Goal >> Look through the data below and extract, unchanged, the lines from the one that contains "at two places" to the one that contains "bpy.data.objects.remove(obj)", both included.
* * * *
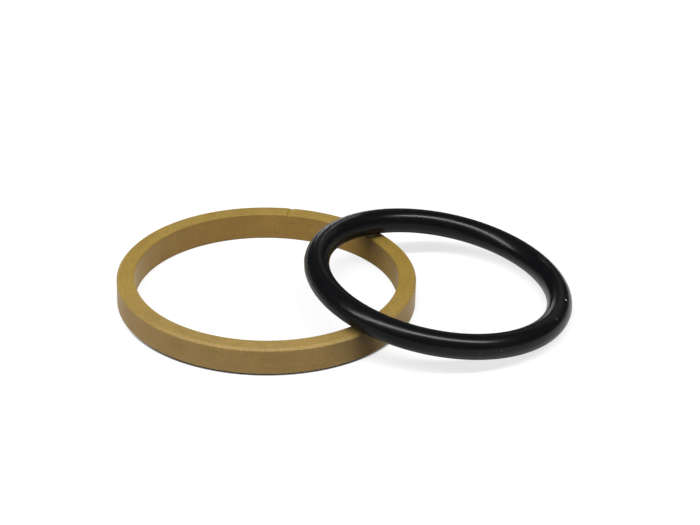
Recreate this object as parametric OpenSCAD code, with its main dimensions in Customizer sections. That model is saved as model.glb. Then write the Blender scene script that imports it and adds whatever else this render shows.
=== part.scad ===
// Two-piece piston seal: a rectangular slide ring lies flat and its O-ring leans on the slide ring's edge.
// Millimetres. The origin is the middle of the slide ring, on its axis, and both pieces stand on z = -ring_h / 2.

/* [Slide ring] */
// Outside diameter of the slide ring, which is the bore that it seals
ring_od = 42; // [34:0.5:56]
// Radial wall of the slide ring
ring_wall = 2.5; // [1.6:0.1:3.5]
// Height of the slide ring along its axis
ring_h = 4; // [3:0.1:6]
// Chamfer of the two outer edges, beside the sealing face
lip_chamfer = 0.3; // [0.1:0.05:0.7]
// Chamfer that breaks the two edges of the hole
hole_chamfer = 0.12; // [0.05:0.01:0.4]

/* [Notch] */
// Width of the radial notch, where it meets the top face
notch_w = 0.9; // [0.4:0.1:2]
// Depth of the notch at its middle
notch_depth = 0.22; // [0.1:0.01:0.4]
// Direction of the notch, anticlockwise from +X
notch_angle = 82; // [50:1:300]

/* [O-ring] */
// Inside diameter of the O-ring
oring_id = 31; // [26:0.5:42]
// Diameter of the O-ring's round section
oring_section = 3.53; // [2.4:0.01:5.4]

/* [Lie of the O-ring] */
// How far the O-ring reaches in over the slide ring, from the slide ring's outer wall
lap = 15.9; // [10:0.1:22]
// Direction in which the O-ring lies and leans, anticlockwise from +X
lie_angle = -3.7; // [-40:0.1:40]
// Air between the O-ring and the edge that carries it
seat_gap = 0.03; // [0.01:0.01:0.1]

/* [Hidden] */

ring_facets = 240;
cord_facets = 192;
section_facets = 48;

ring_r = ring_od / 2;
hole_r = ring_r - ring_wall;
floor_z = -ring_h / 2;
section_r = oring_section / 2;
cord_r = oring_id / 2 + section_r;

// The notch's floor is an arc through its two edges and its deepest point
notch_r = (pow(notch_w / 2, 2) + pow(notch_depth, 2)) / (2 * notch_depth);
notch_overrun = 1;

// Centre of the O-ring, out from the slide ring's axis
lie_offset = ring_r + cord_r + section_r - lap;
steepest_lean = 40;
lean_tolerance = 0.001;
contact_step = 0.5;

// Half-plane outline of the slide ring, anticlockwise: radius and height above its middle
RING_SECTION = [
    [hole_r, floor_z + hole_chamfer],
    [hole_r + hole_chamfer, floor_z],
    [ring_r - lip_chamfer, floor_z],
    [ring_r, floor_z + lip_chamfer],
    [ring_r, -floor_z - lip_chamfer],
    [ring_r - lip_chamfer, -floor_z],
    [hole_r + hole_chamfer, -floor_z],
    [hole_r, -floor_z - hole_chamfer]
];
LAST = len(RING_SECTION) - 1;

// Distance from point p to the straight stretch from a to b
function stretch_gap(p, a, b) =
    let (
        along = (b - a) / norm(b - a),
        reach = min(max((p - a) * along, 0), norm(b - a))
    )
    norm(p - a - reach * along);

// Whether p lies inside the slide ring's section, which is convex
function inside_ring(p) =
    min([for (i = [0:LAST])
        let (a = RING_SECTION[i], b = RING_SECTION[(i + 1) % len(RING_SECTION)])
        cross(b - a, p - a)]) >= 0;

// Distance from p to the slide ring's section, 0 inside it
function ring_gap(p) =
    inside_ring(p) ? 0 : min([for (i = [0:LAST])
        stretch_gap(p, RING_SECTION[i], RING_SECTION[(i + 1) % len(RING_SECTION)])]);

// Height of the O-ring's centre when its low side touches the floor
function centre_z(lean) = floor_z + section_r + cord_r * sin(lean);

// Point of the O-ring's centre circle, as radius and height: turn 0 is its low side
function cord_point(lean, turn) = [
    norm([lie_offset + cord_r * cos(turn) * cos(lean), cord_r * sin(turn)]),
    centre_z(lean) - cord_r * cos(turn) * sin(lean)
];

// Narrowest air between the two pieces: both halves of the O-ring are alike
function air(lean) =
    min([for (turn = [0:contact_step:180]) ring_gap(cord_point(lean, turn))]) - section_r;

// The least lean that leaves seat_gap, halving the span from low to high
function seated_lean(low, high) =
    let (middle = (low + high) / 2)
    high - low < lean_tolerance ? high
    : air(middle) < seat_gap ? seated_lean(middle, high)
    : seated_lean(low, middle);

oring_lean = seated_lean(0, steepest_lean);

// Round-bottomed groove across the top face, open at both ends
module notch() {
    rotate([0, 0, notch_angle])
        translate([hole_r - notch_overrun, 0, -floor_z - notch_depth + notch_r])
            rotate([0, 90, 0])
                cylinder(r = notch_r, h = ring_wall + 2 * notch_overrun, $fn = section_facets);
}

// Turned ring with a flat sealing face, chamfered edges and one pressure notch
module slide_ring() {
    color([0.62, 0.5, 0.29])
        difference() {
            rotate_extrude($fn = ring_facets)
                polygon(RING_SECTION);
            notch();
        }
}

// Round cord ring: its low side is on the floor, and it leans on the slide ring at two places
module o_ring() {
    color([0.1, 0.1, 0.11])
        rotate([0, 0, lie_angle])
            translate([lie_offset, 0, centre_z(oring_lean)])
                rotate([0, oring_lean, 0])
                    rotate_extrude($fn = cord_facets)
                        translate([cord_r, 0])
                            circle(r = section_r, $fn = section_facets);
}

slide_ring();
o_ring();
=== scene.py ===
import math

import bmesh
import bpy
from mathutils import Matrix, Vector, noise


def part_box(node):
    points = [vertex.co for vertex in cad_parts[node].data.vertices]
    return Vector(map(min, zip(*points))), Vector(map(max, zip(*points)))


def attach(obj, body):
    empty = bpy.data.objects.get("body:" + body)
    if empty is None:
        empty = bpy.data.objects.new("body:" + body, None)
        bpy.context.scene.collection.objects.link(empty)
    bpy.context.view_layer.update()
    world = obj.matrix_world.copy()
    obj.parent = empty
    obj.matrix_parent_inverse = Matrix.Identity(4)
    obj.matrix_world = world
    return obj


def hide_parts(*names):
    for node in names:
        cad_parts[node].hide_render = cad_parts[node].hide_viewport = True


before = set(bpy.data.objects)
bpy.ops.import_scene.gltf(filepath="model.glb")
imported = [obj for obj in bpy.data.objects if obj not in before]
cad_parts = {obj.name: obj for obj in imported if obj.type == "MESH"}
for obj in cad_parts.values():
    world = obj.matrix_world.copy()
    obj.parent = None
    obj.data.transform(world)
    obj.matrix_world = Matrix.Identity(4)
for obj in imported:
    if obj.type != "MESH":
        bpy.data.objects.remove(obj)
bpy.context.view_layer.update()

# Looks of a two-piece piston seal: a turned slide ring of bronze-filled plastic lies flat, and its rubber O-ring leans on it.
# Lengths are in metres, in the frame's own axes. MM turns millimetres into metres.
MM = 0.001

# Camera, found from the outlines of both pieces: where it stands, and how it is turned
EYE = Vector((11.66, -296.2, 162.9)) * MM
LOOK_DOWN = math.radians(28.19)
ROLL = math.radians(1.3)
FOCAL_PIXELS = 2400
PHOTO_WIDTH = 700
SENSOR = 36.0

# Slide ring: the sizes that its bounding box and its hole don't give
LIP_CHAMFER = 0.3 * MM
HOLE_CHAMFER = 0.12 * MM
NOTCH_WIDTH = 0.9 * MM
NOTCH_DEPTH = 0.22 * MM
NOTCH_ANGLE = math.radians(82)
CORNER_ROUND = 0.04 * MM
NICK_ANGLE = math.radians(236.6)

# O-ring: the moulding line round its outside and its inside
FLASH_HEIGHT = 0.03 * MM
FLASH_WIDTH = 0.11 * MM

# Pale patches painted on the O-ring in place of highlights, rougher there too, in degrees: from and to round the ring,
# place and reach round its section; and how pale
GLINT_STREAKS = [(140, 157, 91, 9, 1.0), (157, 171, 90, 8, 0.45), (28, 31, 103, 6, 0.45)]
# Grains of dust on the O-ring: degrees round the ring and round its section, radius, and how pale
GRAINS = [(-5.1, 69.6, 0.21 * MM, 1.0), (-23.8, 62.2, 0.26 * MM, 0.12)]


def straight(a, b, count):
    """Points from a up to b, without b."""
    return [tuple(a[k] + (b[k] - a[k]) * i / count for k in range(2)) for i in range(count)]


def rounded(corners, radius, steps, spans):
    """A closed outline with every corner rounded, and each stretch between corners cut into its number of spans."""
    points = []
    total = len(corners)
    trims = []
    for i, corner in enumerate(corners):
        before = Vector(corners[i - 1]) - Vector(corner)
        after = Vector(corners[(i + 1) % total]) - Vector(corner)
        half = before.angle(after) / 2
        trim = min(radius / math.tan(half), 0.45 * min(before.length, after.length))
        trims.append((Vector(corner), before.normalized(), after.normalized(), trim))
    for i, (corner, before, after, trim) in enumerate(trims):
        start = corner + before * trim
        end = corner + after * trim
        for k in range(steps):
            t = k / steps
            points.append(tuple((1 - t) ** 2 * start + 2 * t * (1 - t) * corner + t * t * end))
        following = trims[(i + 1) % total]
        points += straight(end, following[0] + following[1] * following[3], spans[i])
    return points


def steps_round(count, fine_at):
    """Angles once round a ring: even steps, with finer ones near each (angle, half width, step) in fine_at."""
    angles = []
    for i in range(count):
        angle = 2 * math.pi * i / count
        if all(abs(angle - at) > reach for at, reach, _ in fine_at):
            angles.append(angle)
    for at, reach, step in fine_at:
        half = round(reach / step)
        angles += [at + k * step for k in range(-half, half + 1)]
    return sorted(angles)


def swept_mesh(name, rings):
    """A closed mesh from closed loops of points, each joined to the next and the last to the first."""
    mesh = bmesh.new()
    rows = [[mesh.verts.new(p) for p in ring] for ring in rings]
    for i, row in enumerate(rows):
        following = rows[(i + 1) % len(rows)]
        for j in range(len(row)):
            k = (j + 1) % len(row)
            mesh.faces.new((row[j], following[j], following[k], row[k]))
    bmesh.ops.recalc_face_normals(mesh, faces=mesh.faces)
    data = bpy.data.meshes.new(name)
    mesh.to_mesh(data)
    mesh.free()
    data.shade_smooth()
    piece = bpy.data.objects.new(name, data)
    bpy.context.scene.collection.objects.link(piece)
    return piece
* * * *
The output >>
// Round cord ring: its low side is on the floor, and it leans on the slide ring at two places
module o_ring() {
    color([0.1, 0.1, 0.11])
        rotate([0, 0, lie_angle])
            translate([lie_offset, 0, centre_z(oring_lean)])
                rotate([0, oring_lean, 0])
                    rotate_extrude($fn = cord_facets)
                        translate([cord_r, 0])
                            circle(r = section_r, $fn = section_facets);
}

slide_ring();
o_ring();
=== scene.py ===
import math

import bmesh
import bpy
from mathutils import Matrix, Vector, noise


def part_box(node):
    points = [vertex.co for vertex in cad_parts[node].data.vertices]
    return Vector(map(min, zip(*points))), Vector(map(max, zip(*points)))


def attach(obj, body):
    empty = bpy.data.objects.get("body:" + body)
    if empty is None:
        empty = bpy.data.objects.new("body:" + body, None)
        bpy.context.scene.collection.objects.link(empty)
    bpy.context.view_layer.update()
    world = obj.matrix_world.copy()
    obj.parent = empty
    obj.matrix_parent_inverse = Matrix.Identity(4)
    obj.matrix_world = world
    return obj


def hide_parts(*names):
    for node in names:
        cad_parts[node].hide_render = cad_parts[node].hide_viewport = True


before = set(bpy.data.objects)
bpy.ops.import_scene.gltf(filepath="model.glb")
imported = [obj for obj in bpy.data.objects if obj not in before]
cad_parts = {obj.name: obj for obj in imported if obj.type == "MESH"}
for obj in cad_parts.values():
    world = obj.matrix_world.copy()
    obj.parent = None
    obj.data.transform(world)
    obj.matrix_world = Matrix.Identity(4)
for obj in imported:
    if obj.type != "MESH":
        bpy.data.objects.remove(obj)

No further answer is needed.